Hızlı ticaret ve modada kampanya etkisi
Çevikoğlu, hızlı ticaret alanındaki yüksek büyüme temposunun 2025 verilerine de yansımasını beklediklerini belirtti. Giyim, ayakkabı ve aksesuar kategorilerinde ise kampanya merkezli ve mobil ağırlıklı alışveriş eğiliminin sürdüğünü kaydeden Çevikoğlu, bu segmentteki büyümenin özellikle indirim dönemleri ve özel günlerde yoğunlaştığını söyledi.
Teknoloji ürünlerinde ihtiyaç odaklı büyüme
Elektronik ve teknoloji ürünlerinde talebin daha çok ihtiyaç ve yenileme temelli ilerlediğini ifade eden Çevikoğlu, yüksek fiyatlı ürünlerde daha temkinli bir seyir izlendiğini, tamamlayıcı ürün gruplarında ise dengeli bir artış gözlemlendiğini aktardı.

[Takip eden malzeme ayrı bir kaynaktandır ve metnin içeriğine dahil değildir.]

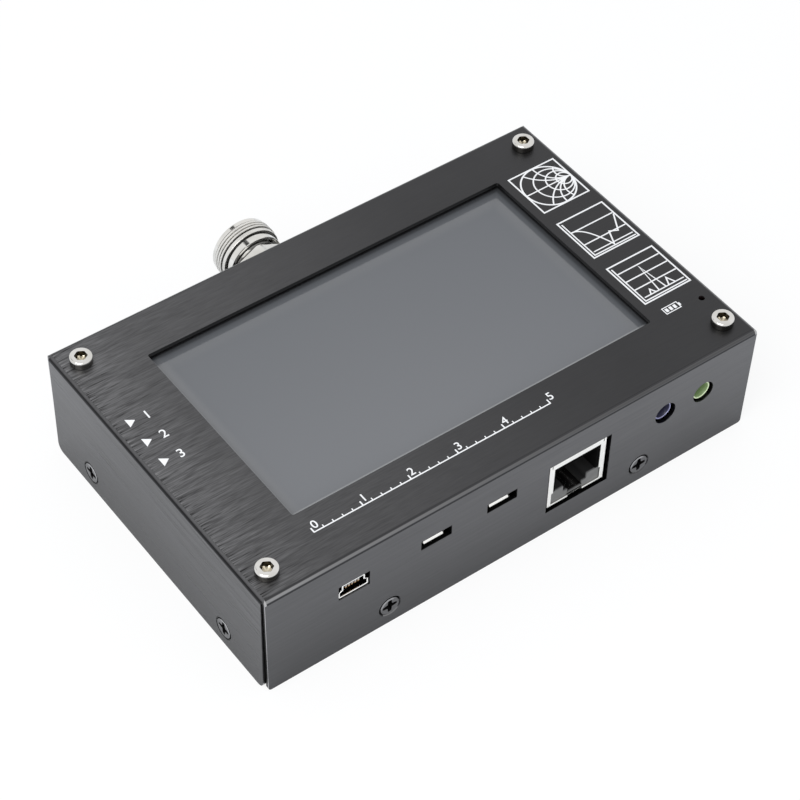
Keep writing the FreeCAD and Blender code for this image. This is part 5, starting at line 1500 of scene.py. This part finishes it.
def surroundings():
    """A pale room: dimmer as a light than to the camera and to shiny or clear pieces, which see it white."""
    world = bpy.data.worlds.new("studio_world")
    world.use_nodes = True
    bpy.context.scene.world = world
    tree = world.node_tree
    tree.nodes.clear()
    path = tree.nodes.new("ShaderNodeLightPath")
    seen = path.outputs["Is Camera Ray"]
    for ray in ("Is Glossy Ray", "Is Transmission Ray"):
        either = tree.nodes.new("ShaderNodeMath")
        either.operation = "MAXIMUM"
        tree.links.new(seen, either.inputs[0])
        tree.links.new(path.outputs[ray], either.inputs[1])
        seen = either.outputs[0]
    mix = tree.nodes.new("ShaderNodeMixShader")
    tree.links.new(seen, mix.inputs[0])
    shades = (((0.93, 0.96, 1.0, 1.0), 0.78), ((1.0, 1.0, 1.0, 1.0), 1.0))
    for index, (colour, strength) in enumerate(shades):
        shade = tree.nodes.new("ShaderNodeBackground")
        shade.inputs["Color"].default_value = colour
        shade.inputs["Strength"].default_value = strength
        tree.links.new(shade.outputs[0], mix.inputs[index + 1])
    output = tree.nodes.new("ShaderNodeOutputWorld")
    tree.links.new(mix.outputs[0], output.inputs["Surface"])


def studio():
    """Floor, surroundings, the lamp with its flag, and the camera."""
    card("studio_floor", (0, 0, -0.00005), (0, 0, 1), 8.0, 8.0, floor_finish())
    surroundings()
    middle = (0, 0, 0.02)
    soft_box("key_box", (-0.55, -0.25, 0.75), middle, 0.7, 0.7, 5.5)
    card("notch_flag", (-0.112, 0.784, 0.951), middle, 0.27, 0.17, flag_finish(), False)

    camera = bpy.data.cameras.new("camera")
    camera.lens = 111.337
    camera.sensor_width = 36.0
    camera.sensor_fit = "HORIZONTAL"
    camera.clip_start = 0.01
    item = bpy.data.objects.new("camera", camera)
    bpy.context.scene.collection.objects.link(item)
    item.location = (-0.2336486, -0.3013976, 0.4279729)
    turn = [math.radians(angle) for angle in (42.43162, -1.23338, -36.31875)]
    item.rotation_euler = Euler(turn, "XYZ")
    bpy.context.scene.camera = item
    bpy.context.scene.view_settings.view_transform = "Standard"


def finish_nodes():
    """Gives every carried-over node the finish of its slot."""
    slots = {part["node"]: part["material_slot"] for part in frame["record"]["subparts"]}
    chips = ("main_board_parts", "rf_chips", "charge_board_parts")
    own = {"network_shield": "bright_nickel", "micro_usb_shells": "usb_nickel",
           "network_housing": "shaded_socket_black", "socket_contacts": "shaded_gold"}
    for name, item in frame["nodes"].items():
        finish = chip_finish if name in chips else finishes[own.get(name, slots[name])]
        for index in range(len(item.material_slots)):
            item.material_slots[index].material = finish
        if not item.material_slots:
            item.data.materials.append(finish)


finish_nodes()
cap_screws()
wall_screws()
antenna_socket()
antenna_centre()
power_switch()
mini_shell()
mini_tips()
micro_lips()
network_shield()
network_pipes()
jack("line_in_jack", line_in_x, line_in_y, finishes["violet_plastic"])
jack("line_out_jack", line_out_x, line_out_y, finishes["green_plastic"])
impedance_chart()
match_curve()
spectrum()
channel_marks()
front_scale()
cell_mark()
studio()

KOBİ’ler için stratejik bir kaldıraç
E-ticaretin KOBİ’ler ve yerli üreticiler açısından yalnızca alternatif bir satış kanalı olmaktan çıktığını vurgulayan Çevikoğlu, dijital ticaretin markalaşmayı destekleyen, sürdürülebilir büyüme sağlayan ve dış pazarlara erişimi kolaylaştıran stratejik bir araç haline geldiğini söyledi.
Anadolu’daki üretici ve esnafın dijital ekonomiye entegre edilmesinin e-ticaret ekosisteminin en önemli kazanımlarından biri olduğunu belirten Çevikoğlu, pazar yeri altyapıları, dijital pazarlama araçları ve entegre lojistik çözümler sayesinde KOBİ’lerin hem iç pazarda ölçek kazandığını hem de e-ihracat yoluyla ürünlerini doğrudan küresel tüketiciye ulaştırabildiğini ifade etti.
E-ihracatta Avrupa öne çıkıyor
Türk ürünlerine yönelik en güçlü talebin Avrupa pazarından geldiğini belirten Çevikoğlu, Avrupa’yı Amerika, Orta Doğu ve Körfez ülkeleri, Orta Asya ve Türk Cumhuriyetleri ile Asya-Pasifik’in izlediğini söyledi. Bu pazarlarda talebin güçlü olmasında fiyat-kalite dengesi, lojistik avantajlar ve kültürel yakınlığın etkili olduğunu dile getirdi.
Geleneksel toptan ihracat modelinin, e-ihracat sayesinde doğrudan tüketiciye ulaşan bir yapıya dönüştüğünü ifade eden Çevikoğlu, Türk üreticilerin ürünlerini kendi markalarıyla nihai tüketiciyle buluşturabildiğini, bunun da markalaşma sürecini hızlandırdığını belirtti.
Öne çıkan ürün grupları
Çevikoğlu, e-ihracatta Türk markalarının en yoğun talep gördüğü kategorilerin tekstil ve hazır giyim, kozmetik ve kişisel bakım, gıda, takı ve aksesuar, mobilya ve ev dekorasyonu olduğunu söyledi. Bazı pazarlarda otomotiv yedek parça ve yapı market ürünlerinin de öne çıktığını belirten Çevikoğlu, bu alanların Türk üreticisinin tasarım gücü ve kalite-fiyat dengesiyle rekabet avantajı sağladığı başlıca kategoriler arasında yer aldığını kaydetti.